Tagliabue rescinds penalties in NFL bounty case

New Orleans Saints linebacker Jonathan Vilma's suspension for the 2012 season has been vacated.

Story highlights

  • Decision by former commissioner overturns current NFL chief
  • Case affects the New Orleans Saints from 2009-2011
  • Tagliabue says Saints given incentives to hurt opposing players
  • Was it typical "trash talk" that occurs regularly before games?
Former NFL Commissioner Paul Tagliabue on Tuesday rescinded punishments against four players in the New Orleans Saints bounty scandal.
The ruling overturned a decision made in October by Roger Goodell, the current commissioner, against Jonathan Vilma, Anthony Hargrove, Will Smith and Scott Fujita.
Under the bounty program, Tagliabue wrote, Saints players were given incentives during the 2009 through 2011 seasons to render opposing players unable to play.
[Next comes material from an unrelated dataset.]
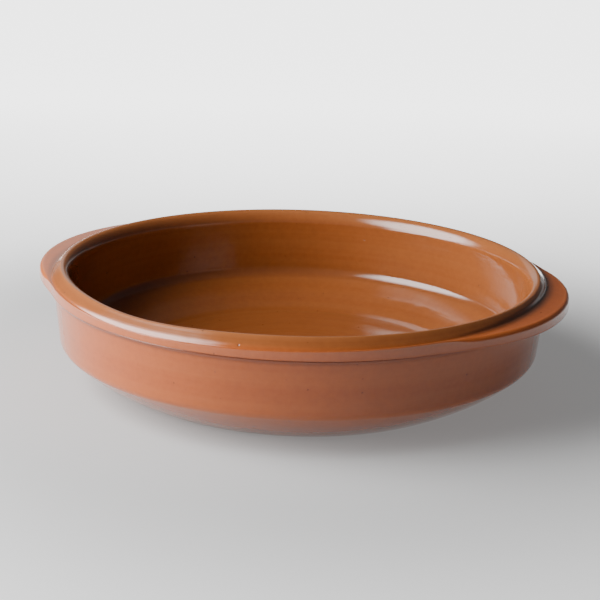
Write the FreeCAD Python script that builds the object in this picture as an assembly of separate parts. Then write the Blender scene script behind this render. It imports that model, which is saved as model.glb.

They were called "cartoffs" and "knockouts."
In addition, it was alleged that the Saints offered a bounty for injuring Minnesota Vikings quarterback Brett Favre during the NFC Championship game in January 2010.
In October, after he upheld suspensions, Goodell appointed Tagliabue to review player appeals.
In his 18-page order, Tagliabue found that Fujita's actions "were not conduct detrimental" and vacated a one-game suspension imposed by Goodell.
Tagliabue wrote that Fujita "did not participate in the program including cartoffs and knockouts and that his participation in a 'non-injury' pay-for-performance pool is typically subject only to club discipline."
Tagliabue found that Hargrove, Smith and Vilma engaged in "conduct detrimental to the integrity of, and public confidence in, the game of professional football," but ordered their punishments also be rescinded.